Common Mistakes and How to Avoid Them
Even DIY-savvy homeowners can stumble on these pitfalls:
- Ignoring the condensate drain line – Condensing furnaces produce acidic water that must be drained properly. Routing it to an area that can cause damage (e.g., near a basement floor drain that overflows) is a mistake. Use a pump if gravity drainage is impossible.
- Skipping the sediment trap – Without a drip leg, debris can enter the gas valve and cause failure. This is a code requirement in most areas.
- Using the wrong thermostat wire gauge – Many new furnaces require a common wire (C-wire) for continuous power to the thermostat. If you only have two wires, you may need to run a new thermostat cable or use an adapter.
- Not checking for carbon monoxide after startup – Even with a new furnace, improper setup can produce CO. Install a CO alarm near sleeping areas and test it monthly.
- Neglecting to register the warranty – Furnace warranties often require online registration within 30–60 days of installation. Keep the invoice and model/serial numbers for future reference.
Post-Installation Maintenance for Longevity
Once the new furnace is running smoothly, implement a maintenance schedule to protect your investment:
- Change or clean filters every 1–3 months – Dirty filters restrict airflow, reduce efficiency, and can cause the heat exchanger to overheat.
- Inspect and clean the condensate drain annually – Blocked drains cause water damage and may shut down the furnace.
- Schedule professional annual service – Have a technician check gas pressure, combustion, electrical components, and heat exchanger integrity each fall.
- Keep the outdoor vent termination clear – Snow, leaves, and debris can block flue gas exit, leading to furnace shutdown or carbon monoxide entry.
Following these guidelines will help your new furnace operate at peak efficiency for 15–20 years.
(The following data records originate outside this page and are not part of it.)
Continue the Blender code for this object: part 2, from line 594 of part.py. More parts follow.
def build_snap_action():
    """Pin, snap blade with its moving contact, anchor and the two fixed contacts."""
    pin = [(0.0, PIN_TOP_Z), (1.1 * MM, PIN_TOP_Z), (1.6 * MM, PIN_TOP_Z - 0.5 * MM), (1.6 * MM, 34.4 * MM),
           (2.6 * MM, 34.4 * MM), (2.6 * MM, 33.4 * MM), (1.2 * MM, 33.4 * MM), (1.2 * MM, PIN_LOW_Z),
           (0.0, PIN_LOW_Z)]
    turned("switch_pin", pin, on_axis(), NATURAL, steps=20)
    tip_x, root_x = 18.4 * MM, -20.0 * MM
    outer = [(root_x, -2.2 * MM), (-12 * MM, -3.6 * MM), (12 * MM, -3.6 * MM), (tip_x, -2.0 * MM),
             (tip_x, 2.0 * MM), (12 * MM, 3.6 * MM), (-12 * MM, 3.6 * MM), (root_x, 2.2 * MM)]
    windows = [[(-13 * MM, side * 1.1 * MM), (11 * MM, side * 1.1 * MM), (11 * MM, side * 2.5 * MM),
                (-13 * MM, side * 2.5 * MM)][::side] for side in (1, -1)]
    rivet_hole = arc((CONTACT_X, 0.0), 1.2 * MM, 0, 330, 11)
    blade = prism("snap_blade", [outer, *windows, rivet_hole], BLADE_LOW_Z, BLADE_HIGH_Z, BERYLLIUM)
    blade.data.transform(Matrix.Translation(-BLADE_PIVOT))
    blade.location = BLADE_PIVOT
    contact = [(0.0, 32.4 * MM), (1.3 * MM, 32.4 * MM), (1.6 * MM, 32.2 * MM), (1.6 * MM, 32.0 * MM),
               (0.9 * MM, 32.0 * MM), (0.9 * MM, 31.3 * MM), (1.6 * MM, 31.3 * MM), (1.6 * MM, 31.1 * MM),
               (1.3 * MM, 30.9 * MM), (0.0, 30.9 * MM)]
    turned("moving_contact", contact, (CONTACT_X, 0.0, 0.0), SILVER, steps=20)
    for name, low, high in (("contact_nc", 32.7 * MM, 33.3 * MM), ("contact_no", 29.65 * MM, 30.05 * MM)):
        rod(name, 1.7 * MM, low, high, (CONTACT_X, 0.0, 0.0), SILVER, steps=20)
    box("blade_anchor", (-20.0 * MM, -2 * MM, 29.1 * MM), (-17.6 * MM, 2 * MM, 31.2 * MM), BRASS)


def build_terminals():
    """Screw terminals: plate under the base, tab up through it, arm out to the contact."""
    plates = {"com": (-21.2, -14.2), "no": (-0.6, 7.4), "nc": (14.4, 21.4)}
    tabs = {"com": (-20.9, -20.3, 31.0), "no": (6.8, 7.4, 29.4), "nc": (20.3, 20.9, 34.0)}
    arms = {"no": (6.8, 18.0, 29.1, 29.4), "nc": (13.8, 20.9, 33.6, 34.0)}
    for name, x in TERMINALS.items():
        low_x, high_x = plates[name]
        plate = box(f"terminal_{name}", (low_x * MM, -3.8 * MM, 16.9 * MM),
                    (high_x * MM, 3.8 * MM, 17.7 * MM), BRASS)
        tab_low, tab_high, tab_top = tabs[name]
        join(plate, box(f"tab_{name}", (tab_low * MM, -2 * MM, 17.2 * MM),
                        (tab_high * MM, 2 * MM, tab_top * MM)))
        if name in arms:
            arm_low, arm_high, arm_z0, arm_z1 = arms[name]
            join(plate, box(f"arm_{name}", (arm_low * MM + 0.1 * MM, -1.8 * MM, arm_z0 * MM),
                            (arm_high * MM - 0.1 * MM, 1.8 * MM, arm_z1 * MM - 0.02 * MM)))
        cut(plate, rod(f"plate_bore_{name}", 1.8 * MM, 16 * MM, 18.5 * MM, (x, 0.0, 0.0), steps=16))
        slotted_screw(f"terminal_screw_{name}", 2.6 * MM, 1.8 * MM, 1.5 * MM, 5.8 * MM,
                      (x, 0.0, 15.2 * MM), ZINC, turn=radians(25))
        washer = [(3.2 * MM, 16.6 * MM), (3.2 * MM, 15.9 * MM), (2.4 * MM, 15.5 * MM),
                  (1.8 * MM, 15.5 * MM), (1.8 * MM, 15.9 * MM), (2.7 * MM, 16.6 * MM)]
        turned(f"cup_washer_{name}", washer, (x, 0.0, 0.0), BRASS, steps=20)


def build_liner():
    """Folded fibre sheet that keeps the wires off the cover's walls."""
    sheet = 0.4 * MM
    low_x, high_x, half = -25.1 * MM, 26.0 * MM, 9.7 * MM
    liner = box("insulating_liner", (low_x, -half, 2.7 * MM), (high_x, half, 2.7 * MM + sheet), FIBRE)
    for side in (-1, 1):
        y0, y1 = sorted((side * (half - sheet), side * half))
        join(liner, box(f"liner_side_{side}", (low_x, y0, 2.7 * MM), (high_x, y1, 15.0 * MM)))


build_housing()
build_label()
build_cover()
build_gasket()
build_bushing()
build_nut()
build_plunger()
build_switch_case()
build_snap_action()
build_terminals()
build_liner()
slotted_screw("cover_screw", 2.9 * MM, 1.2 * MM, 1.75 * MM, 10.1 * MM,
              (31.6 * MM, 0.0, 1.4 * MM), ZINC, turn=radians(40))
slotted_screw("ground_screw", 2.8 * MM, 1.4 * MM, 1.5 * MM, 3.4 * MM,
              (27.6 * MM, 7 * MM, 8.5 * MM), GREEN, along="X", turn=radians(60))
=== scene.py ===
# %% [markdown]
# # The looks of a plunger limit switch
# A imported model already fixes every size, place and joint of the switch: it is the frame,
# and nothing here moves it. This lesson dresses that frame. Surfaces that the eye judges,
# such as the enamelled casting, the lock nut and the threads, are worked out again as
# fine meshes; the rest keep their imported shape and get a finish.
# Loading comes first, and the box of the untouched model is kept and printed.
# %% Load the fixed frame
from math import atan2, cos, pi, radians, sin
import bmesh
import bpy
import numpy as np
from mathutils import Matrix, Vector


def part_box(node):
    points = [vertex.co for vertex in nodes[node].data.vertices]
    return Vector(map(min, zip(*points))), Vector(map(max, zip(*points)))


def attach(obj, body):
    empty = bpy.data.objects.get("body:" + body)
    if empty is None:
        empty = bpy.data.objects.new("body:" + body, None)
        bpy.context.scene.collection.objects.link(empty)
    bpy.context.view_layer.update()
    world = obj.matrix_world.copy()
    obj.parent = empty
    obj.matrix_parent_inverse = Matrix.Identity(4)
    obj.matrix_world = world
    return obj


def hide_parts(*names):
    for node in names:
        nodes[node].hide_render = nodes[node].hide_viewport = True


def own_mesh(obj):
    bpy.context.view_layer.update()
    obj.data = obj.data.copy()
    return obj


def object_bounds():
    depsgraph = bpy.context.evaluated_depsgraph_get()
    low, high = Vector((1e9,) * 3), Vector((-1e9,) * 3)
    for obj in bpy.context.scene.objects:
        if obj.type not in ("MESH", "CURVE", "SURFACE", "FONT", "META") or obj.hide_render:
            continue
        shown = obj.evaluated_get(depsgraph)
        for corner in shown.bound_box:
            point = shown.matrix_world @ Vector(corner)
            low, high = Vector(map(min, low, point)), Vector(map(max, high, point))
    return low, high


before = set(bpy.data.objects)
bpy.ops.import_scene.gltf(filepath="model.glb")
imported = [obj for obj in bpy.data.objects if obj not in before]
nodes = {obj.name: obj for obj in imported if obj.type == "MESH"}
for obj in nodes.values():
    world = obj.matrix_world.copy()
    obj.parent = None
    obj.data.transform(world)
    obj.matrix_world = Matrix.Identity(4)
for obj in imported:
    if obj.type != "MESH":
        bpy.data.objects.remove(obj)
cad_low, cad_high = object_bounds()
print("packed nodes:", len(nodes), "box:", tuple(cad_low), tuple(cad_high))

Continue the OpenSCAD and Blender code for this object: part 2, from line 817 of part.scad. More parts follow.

For more safety tips, consult the Consumer Product Safety Commission’s furnace safety guide.
Final Thoughts on a Safe Furnace Replacement
Replacing a furnace is not a weekend project for everyone, but with careful planning, a logical step-by-step approach, and strict adherence to safety protocols, it is achievable. The key phases—preparation, removal, installation, testing, and cleanup—each demand attention to detail. Whether you proceed yourself or hire a professional, understanding the process ensures you can ask the right questions and verify that the job is done to code. A properly installed furnace delivers comfortable heat, lower utility bills, and peace of mind for years to come.